Their casualness puts me at ease; it all feels a bit incomplete, like we’re just here to experience two friends trying something out.

Andrew says utopia was a prompt for the email exchange. Elena later says she mostly rejected this prompt, having a sort of visceral reaction to the concept as too idealistic. But Andrew continually counterpoints this, saying he thinks of utopia as something which is in-process — it’s in the working towards utopia itself where utopia lies, not at a fixed point which is arrived at. 


A lot of their emails centre on their involvements in pro-Palestine protests and encampments, with ideas of community and solidarity, and the place of writing amongst this, threaded through.  

In sometimes quite intimate detail, Elena writes to Andrew that she feels unable to write poetry while doing activism, despairing over a sense that it “doesn’t match the public engagement which is needed.” 

Andrew seems a bit less despairing in it all. While he “doesn’t want to confuse the page with what’s happening elsewhere”, he feels that “thinking through stuff [through writing] becomes a way to digest things we’re participating in.”
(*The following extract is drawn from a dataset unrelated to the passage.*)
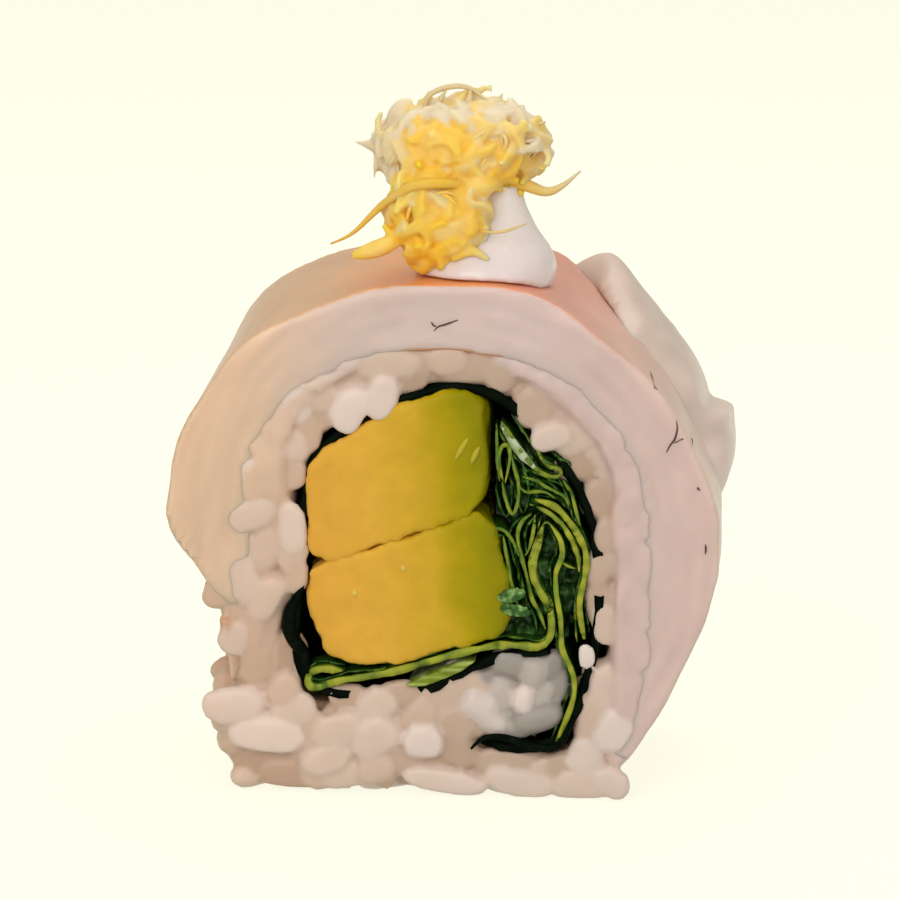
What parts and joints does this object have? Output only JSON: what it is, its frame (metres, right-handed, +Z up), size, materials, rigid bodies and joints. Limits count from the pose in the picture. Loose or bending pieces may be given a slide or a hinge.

A key theme that emerges from their discussion is a tension between this thinking-through, which they say seems rather individual, while also acting as part of a collective.

Andrew doesn’t seem to see this as a problem, but rather says that this tension is productive. Language occurs in a mediating space between the collective and the individual—it’s in these “spaces of tension” where language emerges, he says.

While she still felt unable to write while doing activism, Elena also somewhat affirms this view by saying a poem can be “useful” —a poem is portable and shoutable, she says, having power insofar as it registers real social dynamics. She emphasises “lower-case p poems” instead of “uppercase P poems”, saying it shouldn’t be overly theorised—when a poem isn’t useful, it should just be discarded. 

Often I have resistance to the word “useful”, but Elena’s framing of a poem as “discardable” feels very powerful to me. It seems to put a poem on the same playing field as any other object or experience which is impermanent or subject to decay, giving it a sense of realness — it’s not a lofty, reified thing in a book, but rather something impacted by time, space and situation. This is what I feel as they read out their email exchange itself—it all has a touching sense of mundanity and timeliness, as they mention the dates and times and little things that are happening in their lives, like when Andrew is just about to board a plane. It’s interesting to experience these kinds of quotidian moments read out on a formal stage.

 Andrew bounces off Elena’s comment on the “usefulness” of poems by reflecting broadly on how the poem is able to push past categorical limitations—“it’s a site of experimentation”, he says, which also “gives us a chance to think about forms of experimentation in other forms of living.”

 

The whole talk feels a little dizzying and intangible. At times Andrew refers to a whole stream of authors I’m not familiar with—I’m not saying this as a critique, but just to disclaim that there’s probably a fair bit I didn’t grasp. But it also feels like that doesn’t matter; it’s like experiencing collaboration in action is sort of the point of the event, and not some extracted clear understanding.

It all lends itself to giving me a renewed sense of vigour surrounding writing. Their discussion about utopia as not an end-goal has me thinking about writing itself as a moving, always incomplete process. I’m not writing to achieve some final, solidified state, but it's in the process itself that I can find reprieve and meaning. In a similar way, I suppose, that’s what community and connection is — something that’s moving and somewhat intangible.  

Andrew ends by reaffirming utopia as about being in community — it’s in the striving towards something where utopia can be found, which, in contexts of power, can only be done through building solidarity with others.

I leave feeling a little like I’ve just been to church, in a good way—having reflected on community, but also being in this strange liminal space itself of existing in community as they imperfectly process and work through what that means. Aiman and I both agree that we feel strangely rejuvenated.